Lord Lamont of Lerwick

  53. But surely the issuing of a document does not mean that rights are granted by an organisation.
  (Mr Vaz) No, but, my Lord, the rights are there.

  54. Yes, but they do not stem from the European Union, do they?
  (Mr Vaz) Well, they do stem from the legislation and the Treaties that we have entered into as a result of being part of the European Union. That is why it is a European Union Charter of Rights.

Lord Goodhart

  55. Is there not a danger that the Charter is going to lead simply to confusion with the European Convention on Human Rights just at the time when we are incorporating that into our own domestic law? There is already a great deal of confusion in the ordinary public mind between the European Court of Justice in Luxembourg and the European Court of Human Rights in Strasbourg, so is that not going to make this problem worse?
  (Mr Vaz) I would hate to disagree with someone as eminent as Lord Goodhart on these matters, but I do not think people will be confused. Of course there will be an overlap with the Convention in some circumstances, but, as Lord Goodhart says, that is going be incorporated whereas the Charter is not and there are going to be lots of rights that have been conferred by Treaty or legislation because of our membership of the European Union which are not contained in the European Convention and we believe that this is an important document to have. Presentationally it is important and I think that it really ought to be well publicised and it ought to be produced in simple language so that people understand what is being suggested. The Council of Europe is also going to be sending observers to the drafting body and they make no objection to the fact that there is going to be a Charter.

Viscount Bledisloe

  56. But is it just a plain man's guide to the rights which already exist? First of all, it is not a Charter at all, but it is just a Commission hand-out, and, secondly, it certainly does not need a large negotiating body to tabulate the rights that already exist. It cannot possibly on this description be the important document that you describe it as, can it?
  (Mr Vaz) It is an important document, and I can assure you that it is not going to be a Commission hand-out, but it is going to be a sensible—or perhaps I should rephrase that—

  57. I was not suggesting that it was not going to be sensible.
  (Mr Vaz) It is going to be clear, concise, presentable, exciting and all these things that we would expect for a Charter for the new millennium.
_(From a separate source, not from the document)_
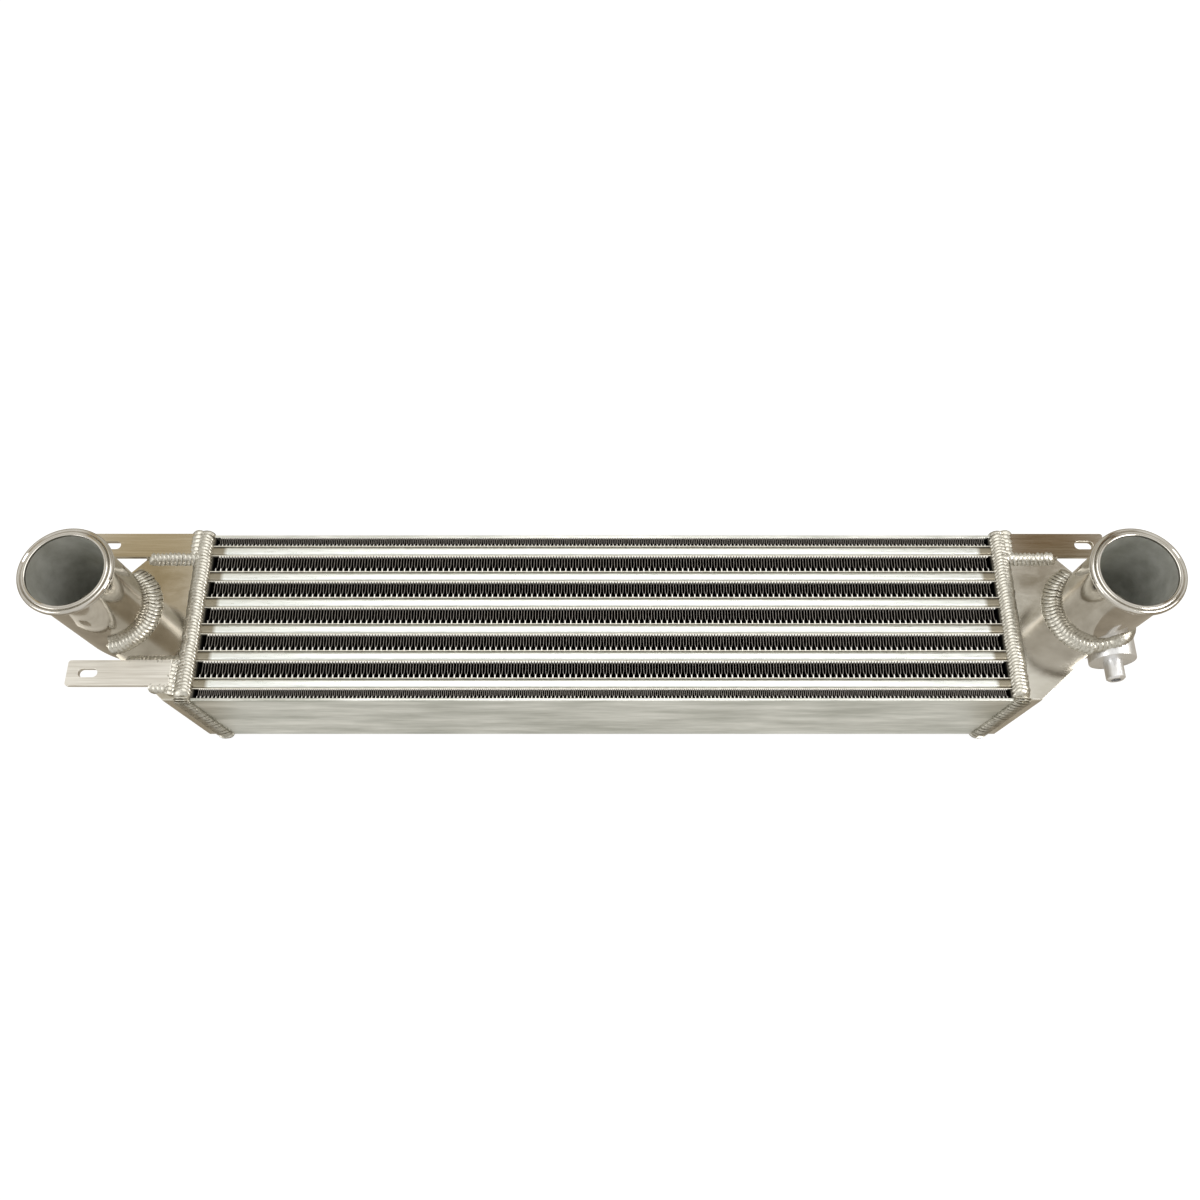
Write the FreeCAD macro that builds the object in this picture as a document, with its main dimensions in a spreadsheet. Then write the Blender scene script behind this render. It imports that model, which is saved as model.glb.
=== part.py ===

  58. But it is not a Charter if it is merely a list of what exists, is it?
  (Mr Vaz) It is a Charter.

  59. The Magna Carta was not a list of what already existed, was it?
  (Mr Vaz) The Magna Carta was a binding contract between the sovereign and the people. This is not a Magna Carta, I can assure you of that. It is going to be a Charter that sets out clearly and precisely for the first time in the history of the European Union what European Union citizens gain, benefit from as a result of being part of the European Union.
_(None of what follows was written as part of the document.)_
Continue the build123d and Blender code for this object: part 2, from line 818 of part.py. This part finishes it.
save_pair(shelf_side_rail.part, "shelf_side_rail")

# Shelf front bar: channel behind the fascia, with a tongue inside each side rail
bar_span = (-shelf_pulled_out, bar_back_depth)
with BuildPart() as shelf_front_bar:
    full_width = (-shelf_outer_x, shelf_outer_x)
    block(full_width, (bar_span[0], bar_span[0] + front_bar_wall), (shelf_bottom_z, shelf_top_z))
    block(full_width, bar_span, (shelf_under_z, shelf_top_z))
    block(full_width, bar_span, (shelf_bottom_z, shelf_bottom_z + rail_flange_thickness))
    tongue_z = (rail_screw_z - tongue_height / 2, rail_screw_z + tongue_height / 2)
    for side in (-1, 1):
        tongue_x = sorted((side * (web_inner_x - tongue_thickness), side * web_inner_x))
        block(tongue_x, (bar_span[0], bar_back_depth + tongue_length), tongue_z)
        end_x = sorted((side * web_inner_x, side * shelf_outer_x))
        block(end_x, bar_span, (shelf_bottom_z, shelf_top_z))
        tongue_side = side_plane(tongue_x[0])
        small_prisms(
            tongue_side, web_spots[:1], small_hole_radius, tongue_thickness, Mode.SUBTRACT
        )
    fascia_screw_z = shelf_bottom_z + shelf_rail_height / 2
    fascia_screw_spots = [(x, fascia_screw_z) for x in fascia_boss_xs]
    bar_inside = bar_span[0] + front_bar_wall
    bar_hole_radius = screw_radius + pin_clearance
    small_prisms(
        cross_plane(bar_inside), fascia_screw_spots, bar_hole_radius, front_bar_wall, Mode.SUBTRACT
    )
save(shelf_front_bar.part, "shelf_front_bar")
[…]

  Chairman: So the question one asks is why is this great concatenation of people being brought together, if that is the right word, 16 representatives of the European Parliament, two representatives of this Parliament, although how any two people can be representative of this Parliament is totally beyond my comprehension, but there we are, and they are all going to sit around solemnly and produce a document which could be produced by officials in Brussels with no more trouble?